Records for the exercise —
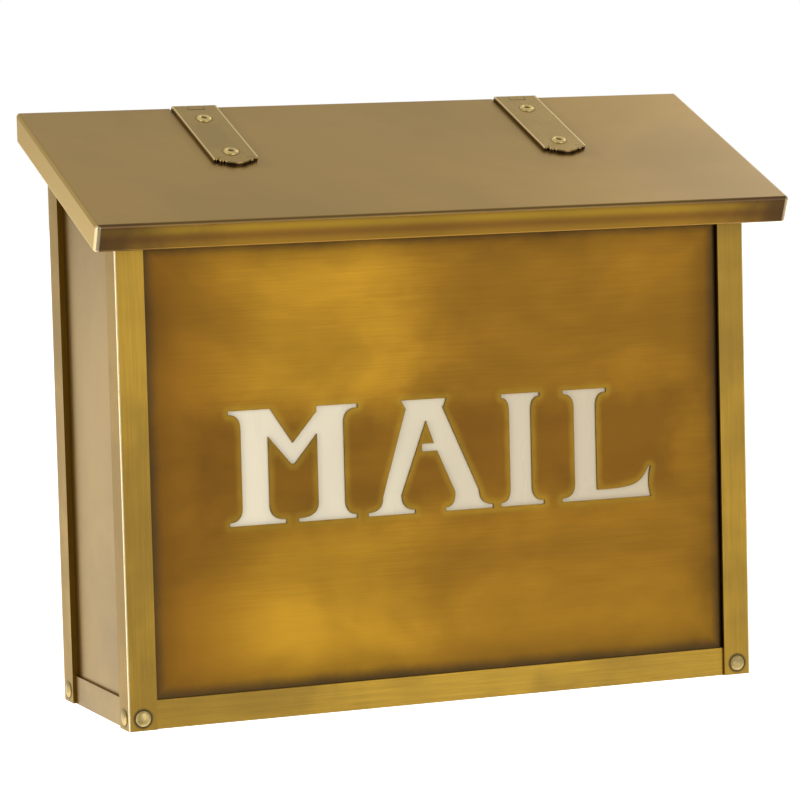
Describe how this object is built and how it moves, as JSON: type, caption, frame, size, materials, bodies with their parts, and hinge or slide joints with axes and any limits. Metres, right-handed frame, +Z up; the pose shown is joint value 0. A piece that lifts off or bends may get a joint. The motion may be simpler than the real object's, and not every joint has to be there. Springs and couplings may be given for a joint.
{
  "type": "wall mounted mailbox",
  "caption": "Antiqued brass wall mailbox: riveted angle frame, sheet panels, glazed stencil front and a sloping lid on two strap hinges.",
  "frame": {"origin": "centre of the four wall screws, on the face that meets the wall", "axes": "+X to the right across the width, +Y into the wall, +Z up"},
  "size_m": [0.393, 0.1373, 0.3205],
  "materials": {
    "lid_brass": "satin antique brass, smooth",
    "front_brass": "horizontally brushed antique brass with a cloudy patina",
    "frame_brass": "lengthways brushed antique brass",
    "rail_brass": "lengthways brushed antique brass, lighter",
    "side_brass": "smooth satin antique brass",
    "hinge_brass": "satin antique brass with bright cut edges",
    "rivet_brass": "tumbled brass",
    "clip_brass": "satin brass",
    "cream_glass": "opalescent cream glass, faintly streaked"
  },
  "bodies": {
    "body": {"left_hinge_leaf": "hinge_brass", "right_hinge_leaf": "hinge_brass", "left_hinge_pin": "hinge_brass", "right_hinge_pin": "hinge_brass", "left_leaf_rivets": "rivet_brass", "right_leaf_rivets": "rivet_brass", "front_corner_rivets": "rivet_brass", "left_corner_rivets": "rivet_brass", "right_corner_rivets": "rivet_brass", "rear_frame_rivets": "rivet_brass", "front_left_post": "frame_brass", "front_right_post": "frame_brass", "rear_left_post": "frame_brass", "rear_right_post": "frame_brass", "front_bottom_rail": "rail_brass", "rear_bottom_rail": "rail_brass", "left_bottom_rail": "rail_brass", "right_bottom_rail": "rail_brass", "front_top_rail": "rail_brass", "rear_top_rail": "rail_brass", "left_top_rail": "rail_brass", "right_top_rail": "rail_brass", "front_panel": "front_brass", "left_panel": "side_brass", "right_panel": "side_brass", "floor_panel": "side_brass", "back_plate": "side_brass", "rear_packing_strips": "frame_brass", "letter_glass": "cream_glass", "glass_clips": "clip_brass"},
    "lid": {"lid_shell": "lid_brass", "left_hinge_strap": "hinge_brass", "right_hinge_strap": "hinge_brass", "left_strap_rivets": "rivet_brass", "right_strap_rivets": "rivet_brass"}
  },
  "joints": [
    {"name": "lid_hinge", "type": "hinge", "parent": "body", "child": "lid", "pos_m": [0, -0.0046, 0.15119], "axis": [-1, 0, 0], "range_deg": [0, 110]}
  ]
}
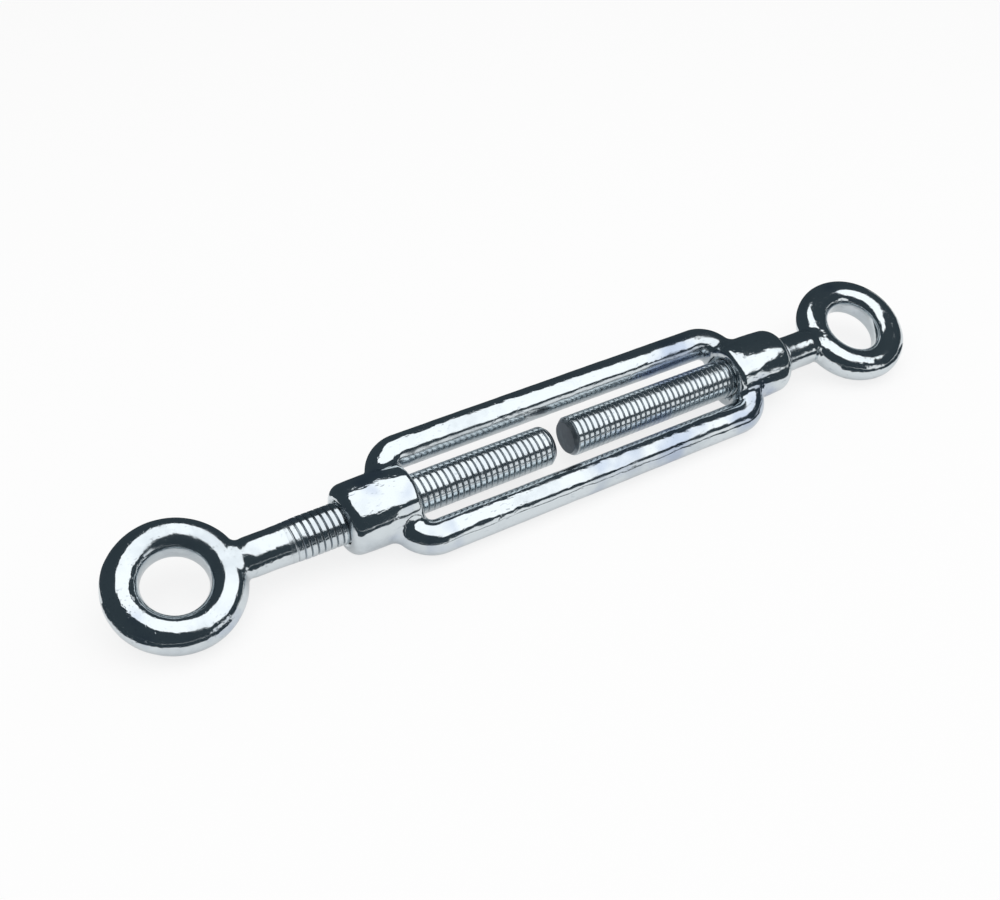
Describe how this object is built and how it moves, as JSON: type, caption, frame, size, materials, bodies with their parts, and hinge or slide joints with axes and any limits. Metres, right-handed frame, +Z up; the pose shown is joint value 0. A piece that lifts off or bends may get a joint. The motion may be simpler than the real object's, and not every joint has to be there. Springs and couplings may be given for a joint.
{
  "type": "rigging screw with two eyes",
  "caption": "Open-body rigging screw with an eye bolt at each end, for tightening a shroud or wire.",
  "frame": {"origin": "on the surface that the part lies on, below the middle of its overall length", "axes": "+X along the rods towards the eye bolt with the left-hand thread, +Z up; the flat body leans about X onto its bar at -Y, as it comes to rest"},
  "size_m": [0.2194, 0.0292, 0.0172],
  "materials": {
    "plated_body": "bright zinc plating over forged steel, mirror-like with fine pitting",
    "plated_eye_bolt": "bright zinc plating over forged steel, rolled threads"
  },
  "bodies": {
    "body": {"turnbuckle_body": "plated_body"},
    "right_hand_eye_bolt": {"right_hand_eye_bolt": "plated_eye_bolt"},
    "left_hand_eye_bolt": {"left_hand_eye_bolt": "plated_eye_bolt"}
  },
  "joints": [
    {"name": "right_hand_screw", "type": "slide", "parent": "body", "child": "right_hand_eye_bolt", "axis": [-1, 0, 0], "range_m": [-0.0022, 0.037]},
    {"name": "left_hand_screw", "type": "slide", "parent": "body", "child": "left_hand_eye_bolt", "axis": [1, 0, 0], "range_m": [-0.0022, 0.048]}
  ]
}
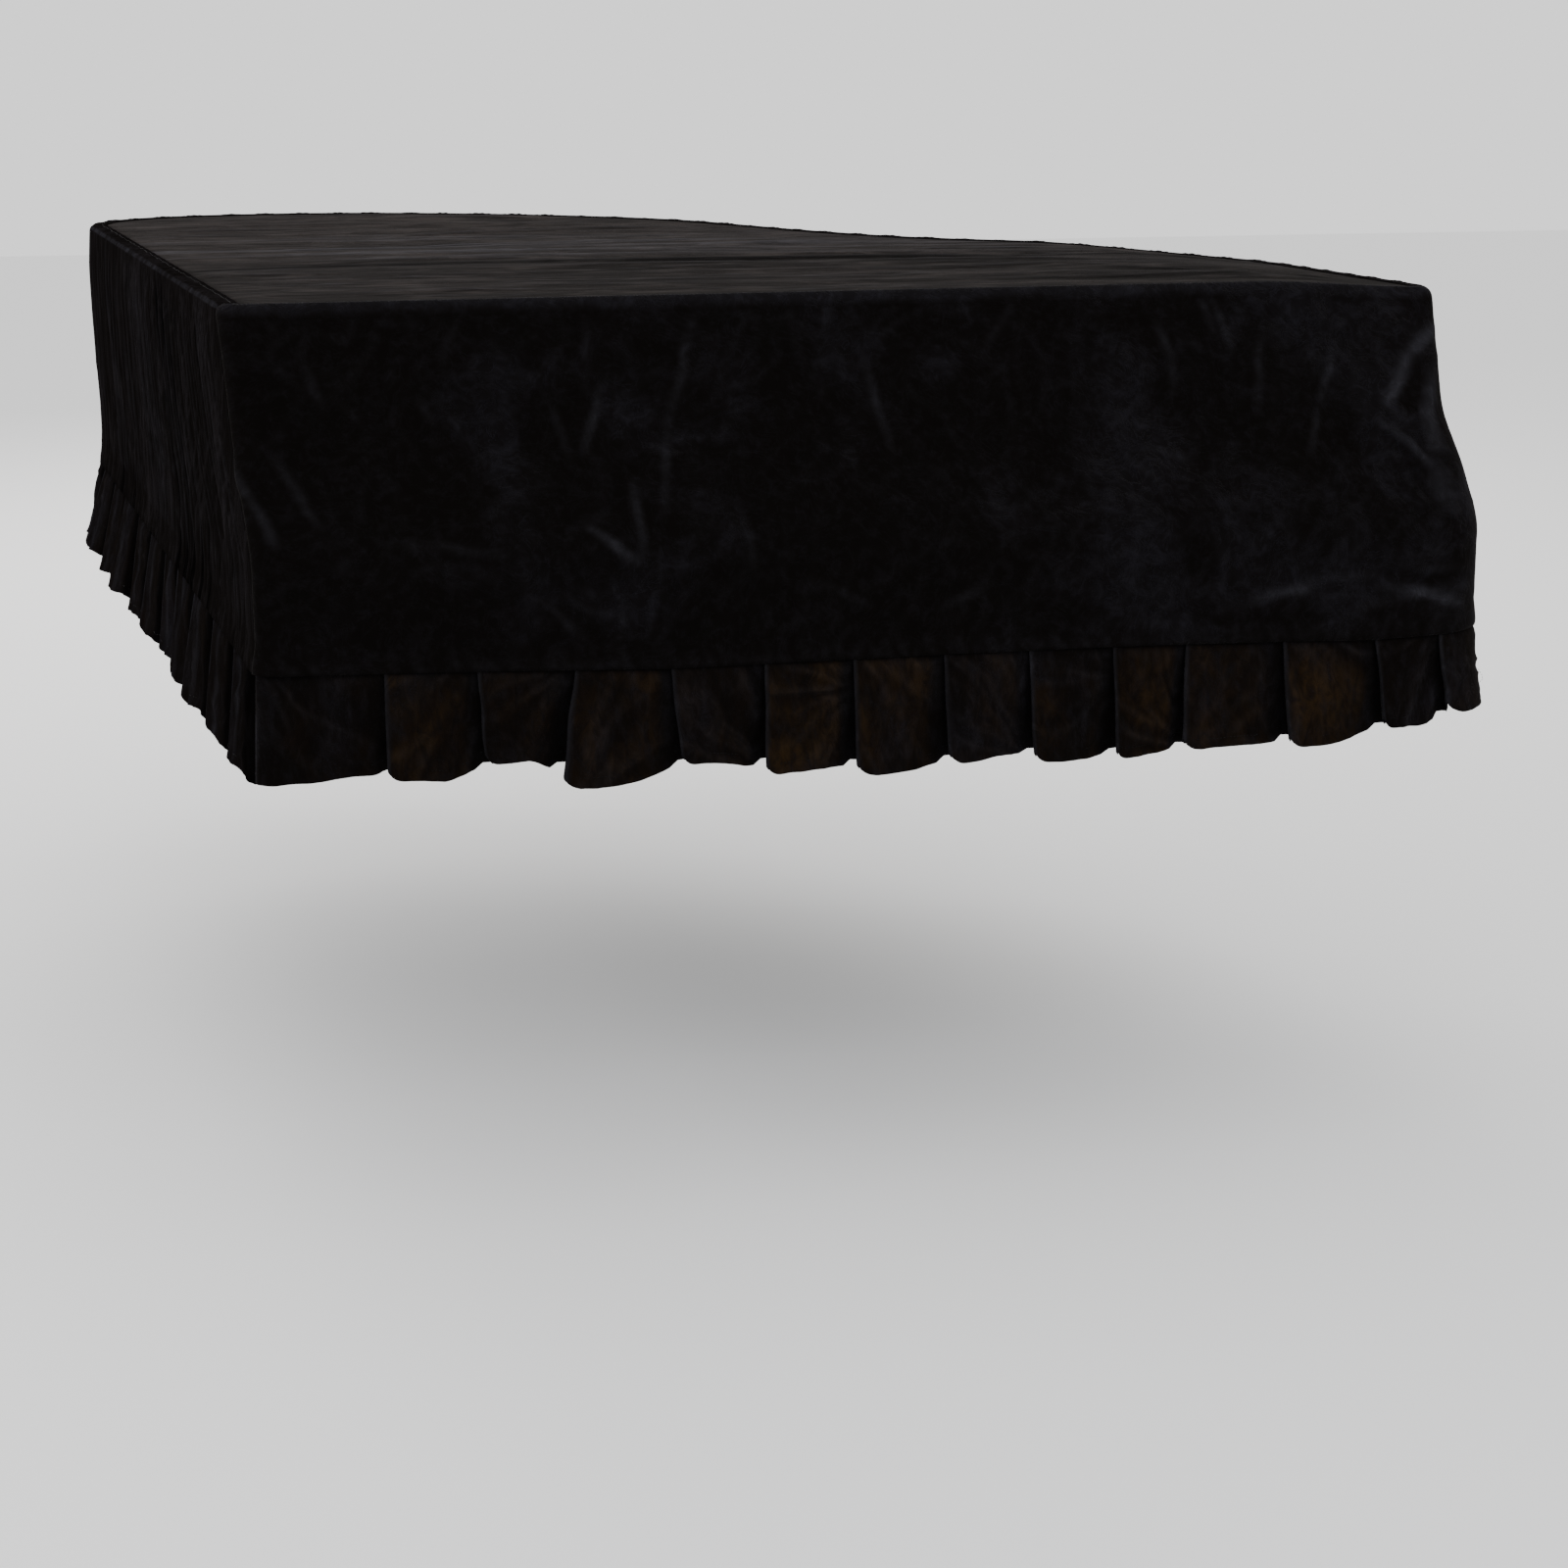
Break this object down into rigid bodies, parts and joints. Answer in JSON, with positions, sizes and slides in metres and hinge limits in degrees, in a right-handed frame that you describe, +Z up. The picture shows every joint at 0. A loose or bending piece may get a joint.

Direction — Exactly reproduce the material above.

Task answer —
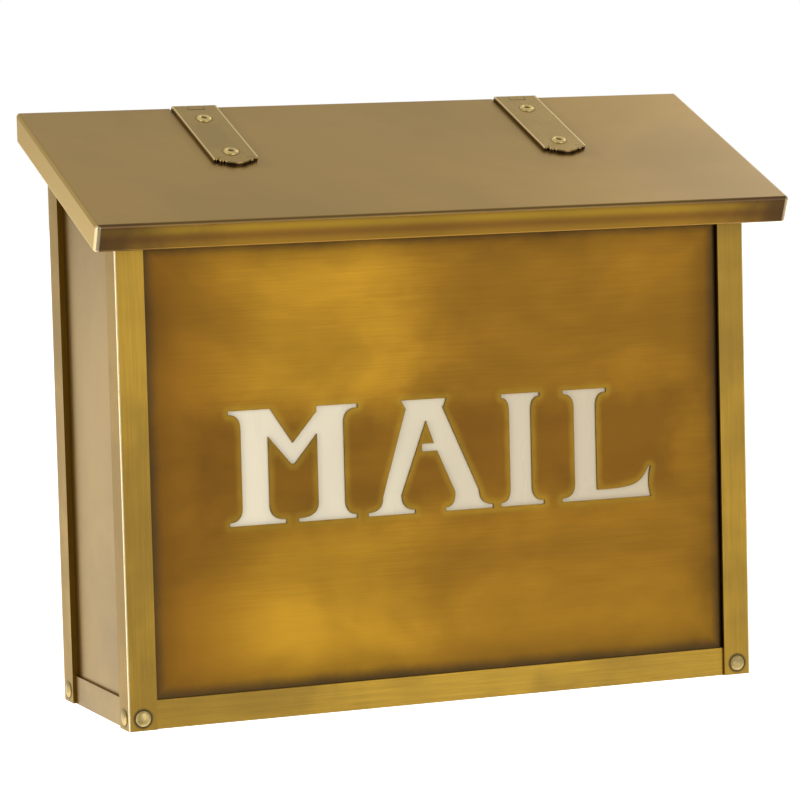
Describe how this object is built and how it moves, as JSON: type, caption, frame, size, materials, bodies with their parts, and hinge or slide joints with axes and any limits. Metres, right-handed frame, +Z up; the pose shown is joint value 0. A piece that lifts off or bends may get a joint. The motion may be simpler than the real object's, and not every joint has to be there. Springs and couplings may be given for a joint.
{
  "type": "wall mounted mailbox",
  "caption": "Antiqued brass wall mailbox: riveted angle frame, sheet panels, glazed stencil front and a sloping lid on two strap hinges.",
  "frame": {"origin": "centre of the four wall screws, on the face that meets the wall", "axes": "+X to the right across the width, +Y into the wall, +Z up"},
  "size_m": [0.393, 0.1373, 0.3205],
  "materials": {
    "lid_brass": "satin antique brass, smooth",
    "front_brass": "horizontally brushed antique brass with a cloudy patina",
    "frame_brass": "lengthways brushed antique brass",
    "rail_brass": "lengthways brushed antique brass, lighter",
    "side_brass": "smooth satin antique brass",
    "hinge_brass": "satin antique brass with bright cut edges",
    "rivet_brass": "tumbled brass",
    "clip_brass": "satin brass",
    "cream_glass": "opalescent cream glass, faintly streaked"
  },
  "bodies": {
    "body": {"left_hinge_leaf": "hinge_brass", "right_hinge_leaf": "hinge_brass", "left_hinge_pin": "hinge_brass", "right_hinge_pin": "hinge_brass", "left_leaf_rivets": "rivet_brass", "right_leaf_rivets": "rivet_brass", "front_corner_rivets": "rivet_brass", "left_corner_rivets": "rivet_brass", "right_corner_rivets": "rivet_brass", "rear_frame_rivets": "rivet_brass", "front_left_post": "frame_brass", "front_right_post": "frame_brass", "rear_left_post": "frame_brass", "rear_right_post": "frame_brass", "front_bottom_rail": "rail_brass", "rear_bottom_rail": "rail_brass", "left_bottom_rail": "rail_brass", "right_bottom_rail": "rail_brass", "front_top_rail": "rail_brass", "rear_top_rail": "rail_brass", "left_top_rail": "rail_brass", "right_top_rail": "rail_brass", "front_panel": "front_brass", "left_panel": "side_brass", "right_panel": "side_brass", "floor_panel": "side_brass", "back_plate": "side_brass", "rear_packing_strips": "frame_brass", "letter_glass": "cream_glass", "glass_clips": "clip_brass"},
    "lid": {"lid_shell": "lid_brass", "left_hinge_strap": "hinge_brass", "right_hinge_strap": "hinge_brass", "left_strap_rivets": "rivet_brass", "right_strap_rivets": "rivet_brass"}
  },
  "joints": [
    {"name": "lid_hinge", "type": "hinge", "parent": "body", "child": "lid", "pos_m": [0, -0.0046, 0.15119], "axis": [-1, 0, 0], "range_deg": [0, 110]}
  ]
}
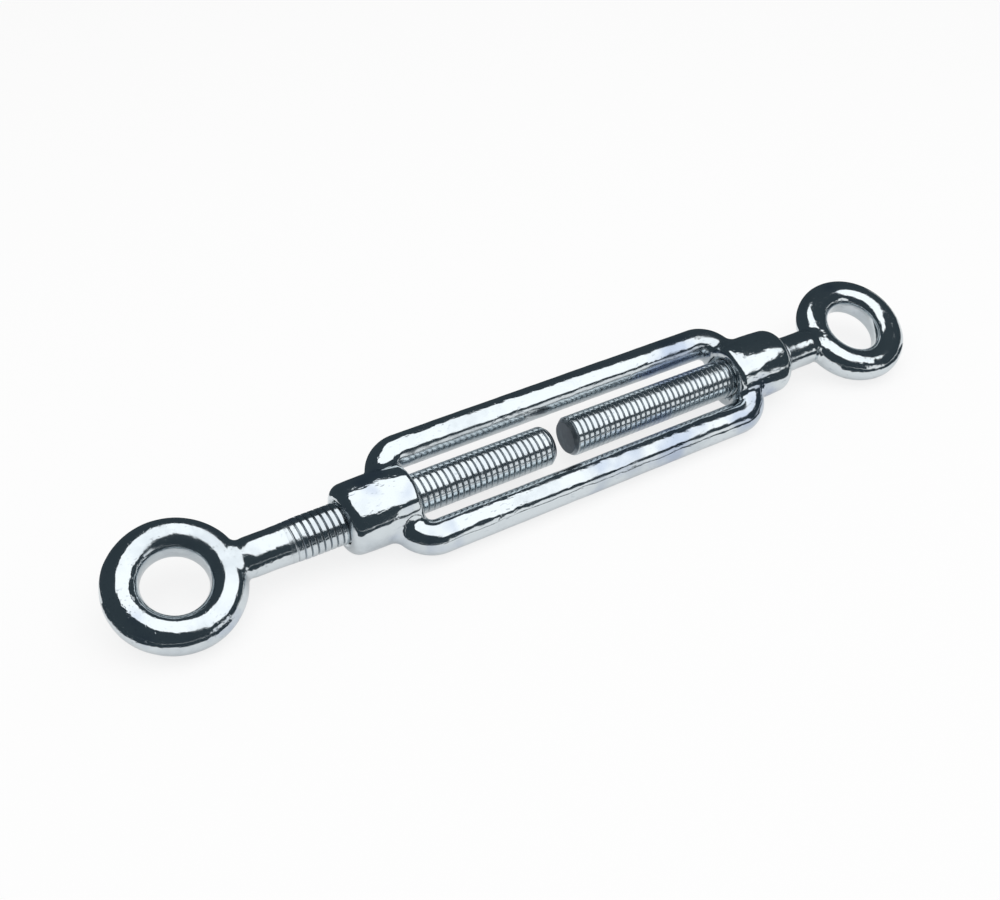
Describe how this object is built and how it moves, as JSON: type, caption, frame, size, materials, bodies with their parts, and hinge or slide joints with axes and any limits. Metres, right-handed frame, +Z up; the pose shown is joint value 0. A piece that lifts off or bends may get a joint. The motion may be simpler than the real object's, and not every joint has to be there. Springs and couplings may be given for a joint.
{
  "type": "rigging screw with two eyes",
  "caption": "Open-body rigging screw with an eye bolt at each end, for tightening a shroud or wire.",
  "frame": {"origin": "on the surface that the part lies on, below the middle of its overall length", "axes": "+X along the rods towards the eye bolt with the left-hand thread, +Z up; the flat body leans about X onto its bar at -Y, as it comes to rest"},
  "size_m": [0.2194, 0.0292, 0.0172],
  "materials": {
    "plated_body": "bright zinc plating over forged steel, mirror-like with fine pitting",
    "plated_eye_bolt": "bright zinc plating over forged steel, rolled threads"
  },
  "bodies": {
    "body": {"turnbuckle_body": "plated_body"},
    "right_hand_eye_bolt": {"right_hand_eye_bolt": "plated_eye_bolt"},
    "left_hand_eye_bolt": {"left_hand_eye_bolt": "plated_eye_bolt"}
  },
  "joints": [
    {"name": "right_hand_screw", "type": "slide", "parent": "body", "child": "right_hand_eye_bolt", "axis": [-1, 0, 0], "range_m": [-0.0022, 0.037]},
    {"name": "left_hand_screw", "type": "slide", "parent": "body", "child": "left_hand_eye_bolt", "axis": [1, 0, 0], "range_m": [-0.0022, 0.048]}
  ]
}
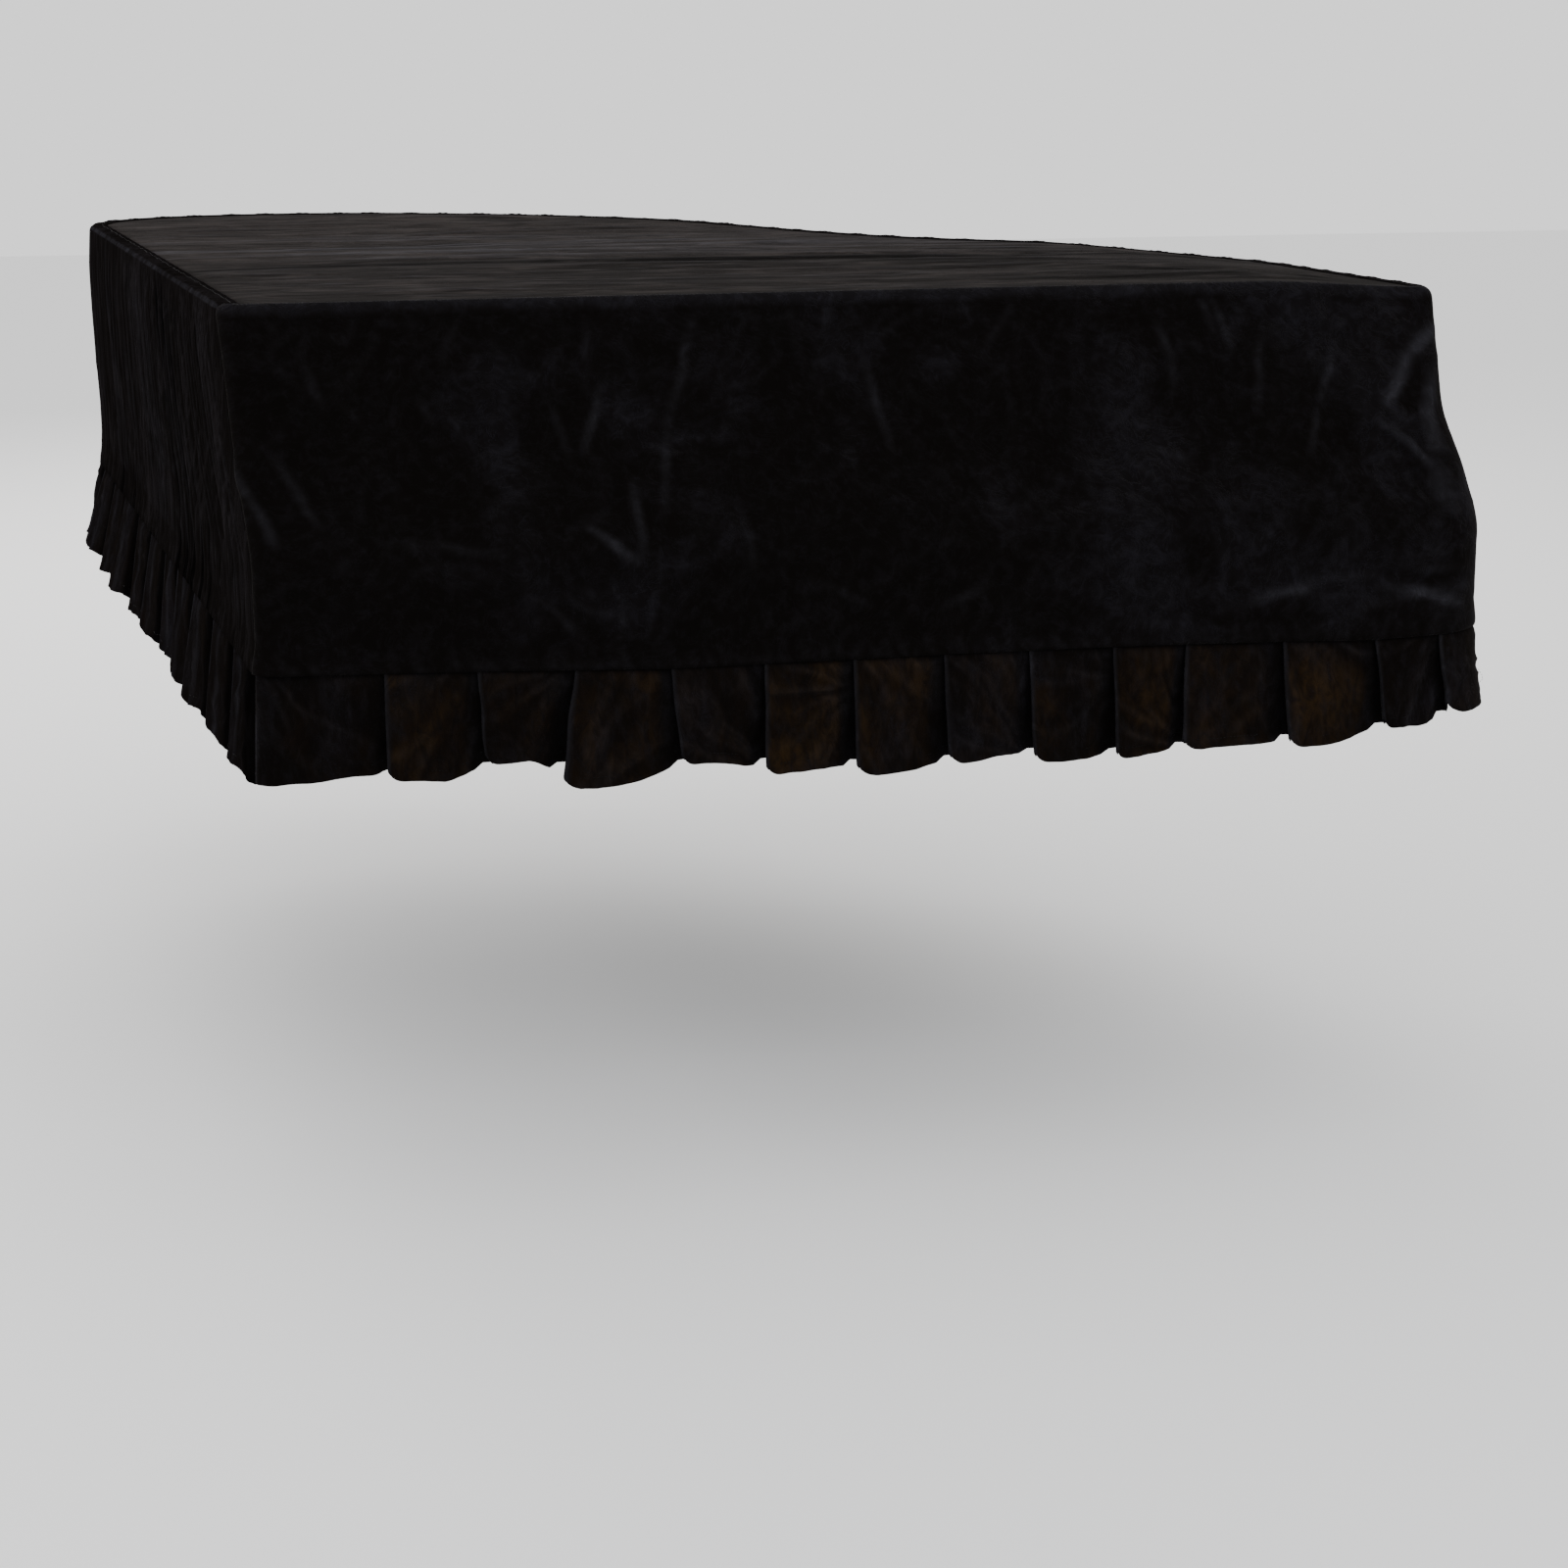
Break this object down into rigid bodies, parts and joints. Answer in JSON, with positions, sizes and slides in metres and hinge limits in degrees, in a right-handed frame that you describe, +Z up. The picture shows every joint at 0. A loose or bending piece may get a joint.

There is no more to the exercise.